Gekaufter Schaden III
Wir leben in einem multimedialen Zeitalter, überlegte sich dann die «Economiesuisse». Kaufen wir uns doch einen Star-Regisseur, drücken dem 300'000 Franken in die Hand, der dreht dann einen «Angstmacher-Film» gegen die Initiative, wie das die Zeitung «Der Sonntag» nennt. Also ging Michael Steiner («Sennentuntschi») ans Werk. Schon dieser Horrorstreifen war zwar ein Kassenflop, und in einem Interview hat Steiner vor kurzem hellsichtig als Zürichs grösstes Problem bezeichnet, dass «alles Geld kostet, sogar der Müll und was sonst noch alles darunter zu verstehen ist».
Dennoch drehte er aus Spargründen in Budapest drei Minuten Müll. Das Ergebnis ist offenbar so verstörend, dass sich «Economiesuisse» bis heute nicht traut, das Propagandafilmchen auszustrahlen. Immerhin: So wird Geld gespart, denn Werbezeit am TV ist teuer.
Gekaufter Schaden IV
Wenn ein professorales Gutachten im Kampf gegen die Abzocker-Initiative schon ein durchschlagender Erfolg war, dann probieren wir das doch auch gleich bei der Verhinderung des Ausstiegs aus der Atomenergie, dachte der Dinosaurier «Economiesuisse». Das Schweizer Bruttoinlandprodukt könne um bis zu 25 Prozent schrumpfen, alarmierte der Verband, gestützt auf eine in Auftrag gegebene «Studie» der ETH Zürich. Nur: Zu dieser kühnen Prognose kommt man nur, wenn alle Annahmen dafür hingedreht werden. So nach der Devise: Rote Ampeln sind eine riesige Unfallgefahr. Warum? Nun, wenn einer nicht davor stehenbleibt ...
Kollateralschaden
Immerhin hat Daniel Vasella, der alles dafür tut, dem Begriff Abzocker ein Gesicht zu geben, angekündigt, vom Vorstand der «Economiesuisse» zurückzutreten. Nach seinem vergoldeten Abgang bei Novartis würde ihn das beim Geldausgeben wahrscheinlich stören.

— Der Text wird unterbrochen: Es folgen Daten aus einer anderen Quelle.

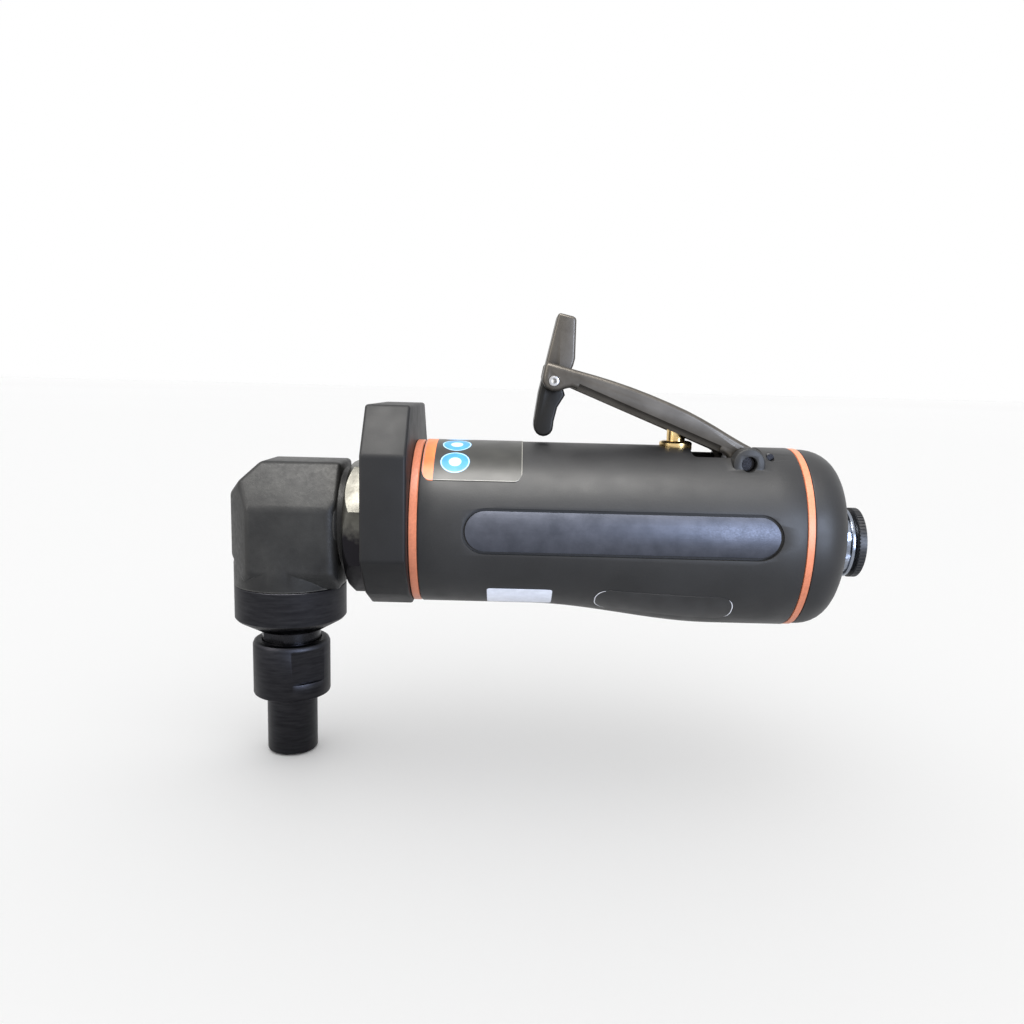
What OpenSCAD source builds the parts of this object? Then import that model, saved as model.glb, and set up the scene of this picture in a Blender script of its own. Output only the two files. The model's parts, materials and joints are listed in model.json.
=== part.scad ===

Allerdings verliert der Dinosaurier damit einen Vertreter, der wenigstens weiss, wie man Geld einnimmt, statt es sinnlos auszugeben. Jedoch sind mit Rolf Dörig (Swiss Life), Andreas Burckhardt (Bâloise), Urs Rohner (Credit Suisse) oder Lukas Gähwiler (UBS) noch genügend Vorstandsmitglieder vorhanden, die diese Tradition aufrecht erhalten können.
Schadensbilanz
Man kann mit Fug und Recht für und gegen dieses oder jenes sein. Man kann als Interessenvertretung Studenten, Professoren und Regisseure mieten. Man kann – wer zahlt, befiehlt – dafür die gewünschten Ergebnisse erwarten. Aber um Himmels willen, wie bringt man es fertig, mit viel Geld einen möglichst grossen Schaden an der eigenen Sache anzurichten?
Macht Geld also dumm? Eigentlich nicht, denn Geld ist ja nur Mittel zum Zweck. Aber etwas überlegen vor dem Ausgeben kann auch nicht schaden. Sonst macht Geld tatsächlich dumm. Ob sich das die «100 Branchenverbände, 20 kantonalen Handelskammern sowie Einzelfirmen» schon überlegt haben, die mit ihren Mitgliederbeiträgen diese Dummheiten finanzieren?